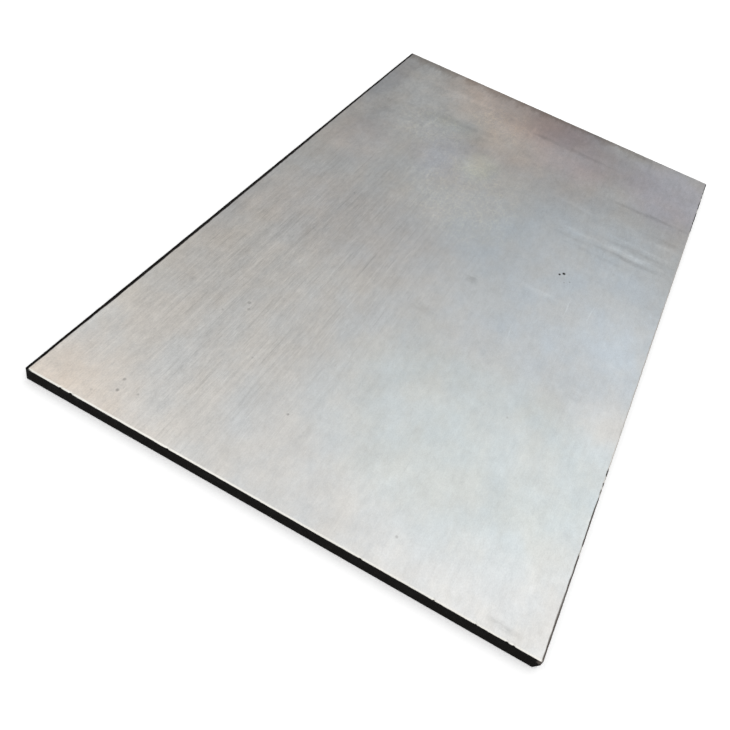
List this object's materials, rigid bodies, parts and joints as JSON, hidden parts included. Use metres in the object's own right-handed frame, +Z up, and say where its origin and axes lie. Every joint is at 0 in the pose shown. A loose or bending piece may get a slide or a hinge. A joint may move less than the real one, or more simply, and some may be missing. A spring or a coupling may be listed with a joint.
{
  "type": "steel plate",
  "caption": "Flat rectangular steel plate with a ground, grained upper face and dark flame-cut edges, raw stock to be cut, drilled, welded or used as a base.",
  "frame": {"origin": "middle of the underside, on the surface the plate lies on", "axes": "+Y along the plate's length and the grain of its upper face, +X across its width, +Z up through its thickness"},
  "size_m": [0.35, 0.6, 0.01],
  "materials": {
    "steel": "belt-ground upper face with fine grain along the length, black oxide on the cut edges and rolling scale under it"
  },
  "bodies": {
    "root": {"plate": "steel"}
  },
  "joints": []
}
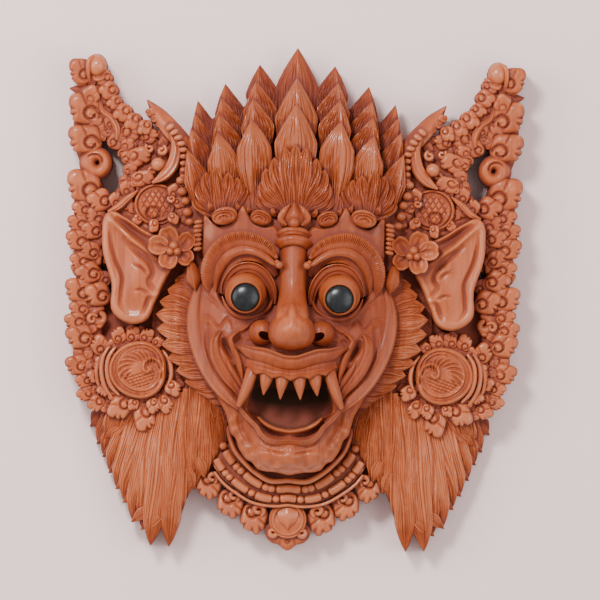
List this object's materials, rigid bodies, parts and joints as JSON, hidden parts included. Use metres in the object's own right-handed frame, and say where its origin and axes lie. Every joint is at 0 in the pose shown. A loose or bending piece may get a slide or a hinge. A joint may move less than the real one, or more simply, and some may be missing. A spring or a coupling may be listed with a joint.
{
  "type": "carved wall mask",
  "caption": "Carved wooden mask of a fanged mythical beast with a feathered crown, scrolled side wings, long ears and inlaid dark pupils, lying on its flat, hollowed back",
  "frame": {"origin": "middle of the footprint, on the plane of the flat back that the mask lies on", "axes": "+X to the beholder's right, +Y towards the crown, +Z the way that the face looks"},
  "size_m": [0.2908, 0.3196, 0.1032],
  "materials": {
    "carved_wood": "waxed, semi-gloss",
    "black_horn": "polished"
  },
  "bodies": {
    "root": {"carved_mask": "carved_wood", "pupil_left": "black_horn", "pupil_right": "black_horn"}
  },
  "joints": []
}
◆ ◆ ◆ ◆ ◆ ◆ ◆
**Required task:**
Restate the whole listing exactly.

**Answer to this task:**
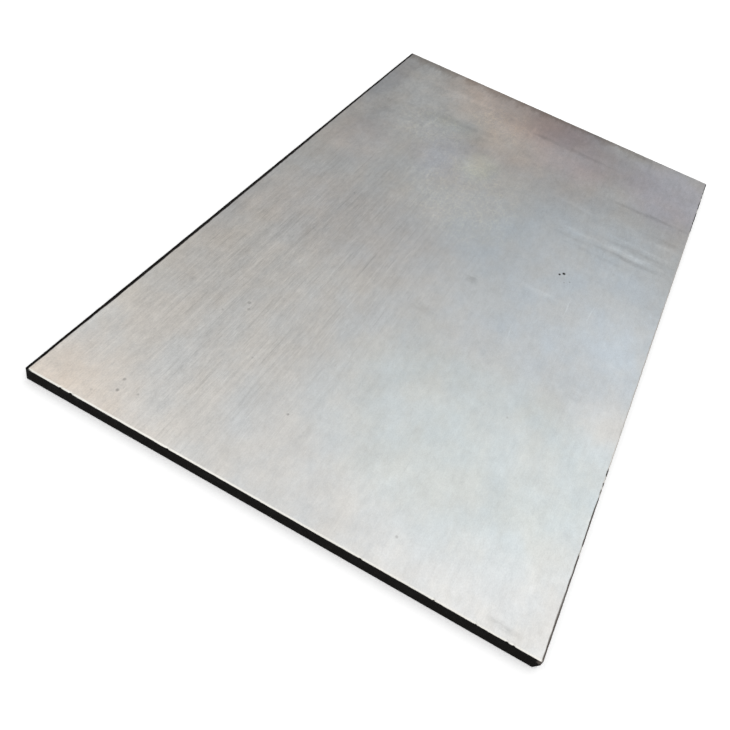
List this object's materials, rigid bodies, parts and joints as JSON, hidden parts included. Use metres in the object's own right-handed frame, +Z up, and say where its origin and axes lie. Every joint is at 0 in the pose shown. A loose or bending piece may get a slide or a hinge. A joint may move less than the real one, or more simply, and some may be missing. A spring or a coupling may be listed with a joint.
{
  "type": "steel plate",
  "caption": "Flat rectangular steel plate with a ground, grained upper face and dark flame-cut edges, raw stock to be cut, drilled, welded or used as a base.",
  "frame": {"origin": "middle of the underside, on the surface the plate lies on", "axes": "+Y along the plate's length and the grain of its upper face, +X across its width, +Z up through its thickness"},
  "size_m": [0.35, 0.6, 0.01],
  "materials": {
    "steel": "belt-ground upper face with fine grain along the length, black oxide on the cut edges and rolling scale under it"
  },
  "bodies": {
    "root": {"plate": "steel"}
  },
  "joints": []
}
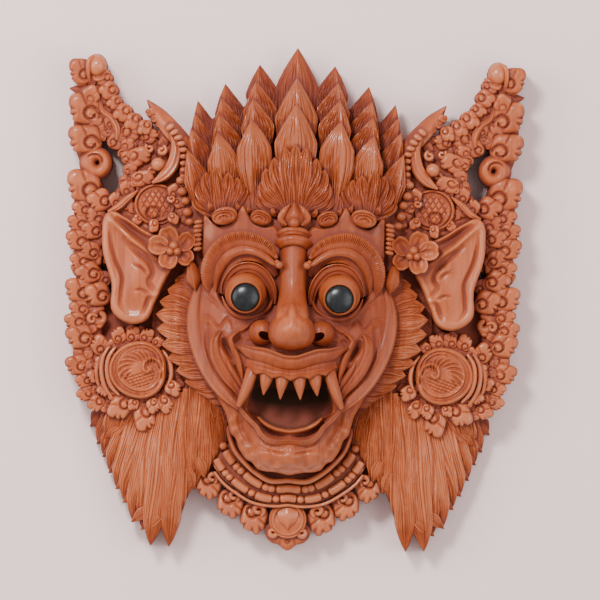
List this object's materials, rigid bodies, parts and joints as JSON, hidden parts included. Use metres in the object's own right-handed frame, and say where its origin and axes lie. Every joint is at 0 in the pose shown. A loose or bending piece may get a slide or a hinge. A joint may move less than the real one, or more simply, and some may be missing. A spring or a coupling may be listed with a joint.
{
  "type": "carved wall mask",
  "caption": "Carved wooden mask of a fanged mythical beast with a feathered crown, scrolled side wings, long ears and inlaid dark pupils, lying on its flat, hollowed back",
  "frame": {"origin": "middle of the footprint, on the plane of the flat back that the mask lies on", "axes": "+X to the beholder's right, +Y towards the crown, +Z the way that the face looks"},
  "size_m": [0.2908, 0.3196, 0.1032],
  "materials": {
    "carved_wood": "waxed, semi-gloss",
    "black_horn": "polished"
  },
  "bodies": {
    "root": {"carved_mask": "carved_wood", "pupil_left": "black_horn", "pupil_right": "black_horn"}
  },
  "joints": []
}